Scenario B: You Are Buying for the Dark Days (Battery Heavy, Solar Optional)

This is my favorite scenario because the math is clean, but the workflow is notoriously messy. When you’re buying for resilience, your only metric is: can the Powerwalls keep the critical loads alive for how long I need them? In a power outage, the solar panels on your roof are essentially useless unless you have the battery to capture it (and the inverter can run without the grid—which Tesla’s Gateway can, with the right wiring).

I once oversaw a project for a small data center. The client wanted “unlimited backup time.” We spec’d a 30 kWh Powerwall system. We checked the specs, it looked fine on paper. The problem was the critical load consumption. The servers pulled 3.5 kW per hour. 30 kWh / 3.5 = about 8.5 hours. Not unlimited. I didn’t check the actual runtime against the specific UPS load until after the install. Cost a $1,200 rewire and a 2-week delay to add more batteries. (Should mention: the UPS itself added a 15% inefficiency factor we hadn’t considered.)

The reality check here:

• Don’t just size the battery for the inverter. Size it for the load, plus a safety margin. A Powerwall 2 holds 13.5 kWh of usable energy. If your critical load is 2 kW, one Powerwall gives you about 6.75 hours. You want 12 hours? You need two Powerwalls, minimum.
• Solar is a bonus, not a reset button. If the outage happens at 5 PM in winter, your solar panels are producing zero. The battery is all you have until the morning. The “solar recharges battery” idea only works if you have enough solar capacity to do it during daylight hours. A 10 kW solar array might fully recharge a single Powerwall in 1.5 hours of full sun—if it isn’t also powering the building.

People assume that solar panels will keep the Powerwall topped off forever. Actually, in a dark winter storm, your battery dies after one night unless you have a massive solar array—which you probably don’t if you’re looking at a Solar Roof with 50% less efficiency on cloudy days.

Scenario C: The Maximizer (Get the Software to Do the Work)

This is the most fun scenario for a tech nerd, but also where the learning curve is steepest. The Tesla app and the energy management software (Tesla Virtual Power Plant, backup management, time-based control) are genuinely impressive. They can handle complex trades like charging the battery from the grid when rates are low, discharging when rates are high, and exporting excess solar.

But here’s where I messed up: I assumed the software could handle any tariff. We installed a 50 kW solar + 3 Powerwalls (40.5 kWh) setup. I set “time-based control” to optimize for the client’s utility tariff, which had peak from 4-9 PM. The software worked fine for three months. Then the utility changed the tariff to have a mid-peak from 2-6 PM and a peak from 6-9 PM. I didn’t update the settings. So the software charged the battery from the grid during mid-peak (thinking it was cheap) and discharged it during the actual peak (wrong). Cost an extra $400 in one month before we noticed.

The takeaway:

• The software is great, but it’s a tool, not a magic wand. You need someone (internally or your installer) who monitors the meta-rules. Tariffs change. Load patterns shift. The AI in the Powerwall is good, but it optimizes against the parameters you give it. Garbage in, garbage out.
• If you want the full ecosystem, commit to the maintenance. We’ve caught 47 potential errors using a quarterly checklist that includes: “Verify the stored tariff schedule matches the current utility bill, run a 7-day load vs. solar production comparison, check the app for firmware updates.” Without that, the optimizer becomes a money loser.

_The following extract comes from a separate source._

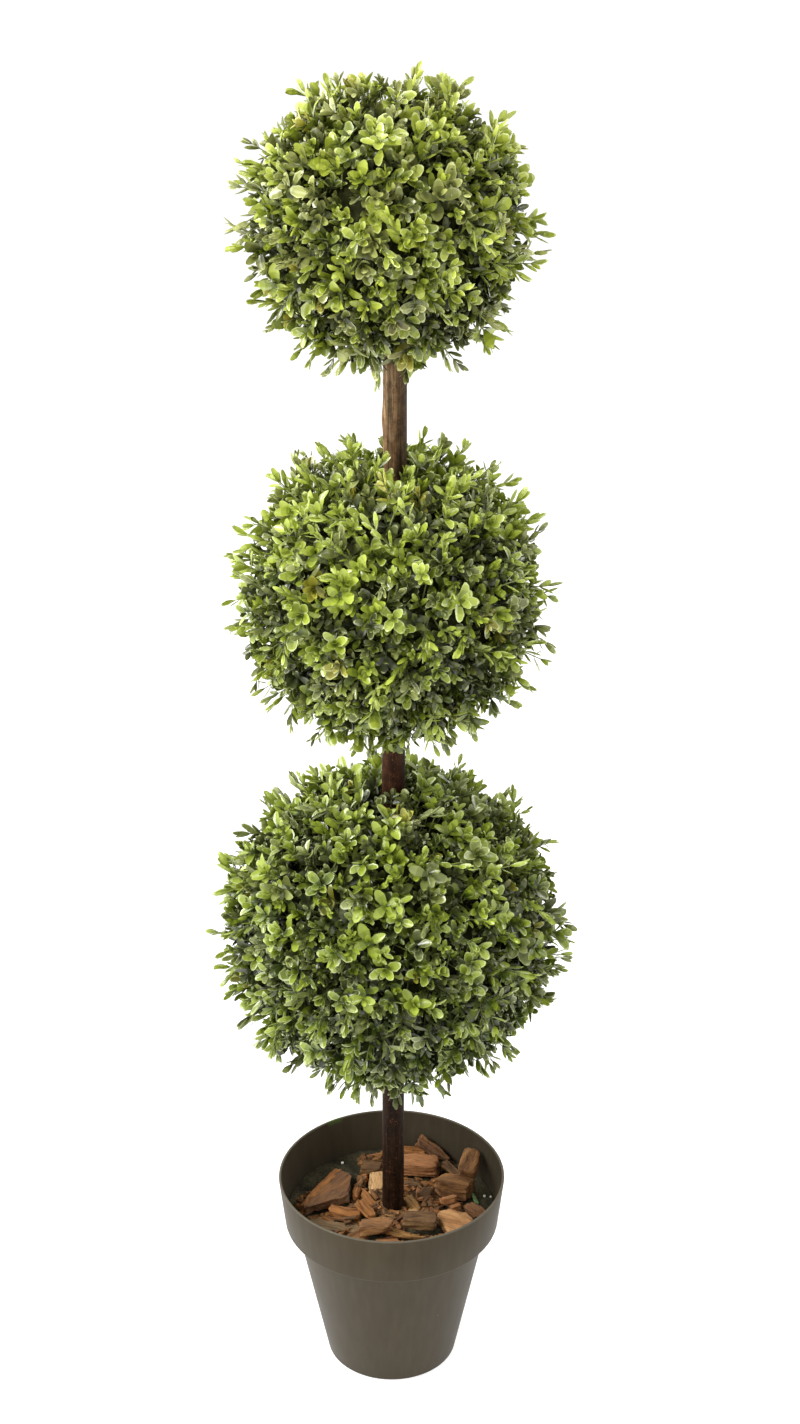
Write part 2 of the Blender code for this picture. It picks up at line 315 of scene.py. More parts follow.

How to Pick Your Path: The Decision Flow

The standard advice is to just look at your electricity bill and your sun hours. That’s fine for a 10,000-foot view. But here’s the specific test I use now:

1. Get your 15-minute interval load data (from your utility web portal). Don’t use monthly averages. Map it against solar production for a typical sunny and cloudy day.
2. Define your ‘worst case’—is it the highest demand charge hour (Scenario A), the longest expected outage (Scenario B), or the highest time-of-use rate (Scenario C)? Most people want all three, but you have to prioritize one. The system that does all three perfectly is usually too expensive.
3. Run the ‘20% rule’ math. Take your total solar + battery budget. Deduct 20% for installation, permits, and unforeseen surprises (like a new main panel upgrade). Now, with that adjusted budget, build the system that solves your priority scenario first. If there’s leftover budget, layer in the other scenarios.

I’ve found that about 60% of commercial buyers should be in Scenario A, 25% in Scenario B, and only 15% in Scenario C, because the complexity of managing the software is usually underestimated. But that’s just my experience, based on roughly 200 integrations in the Pacific Northwest and California. If you’re in a different climate or utility territory, your experience might differ—maybe significantly.

Honestly, I’m still not sure why some Tesla installs are seamless from day one while others need three service calls before the optimization kicks in. My best guess is it comes down to the quality of the site survey and how well the load profile was matched to the product. It’s a lesson I keep re-learning every time I get a little too confident that “this one is just like the last one.”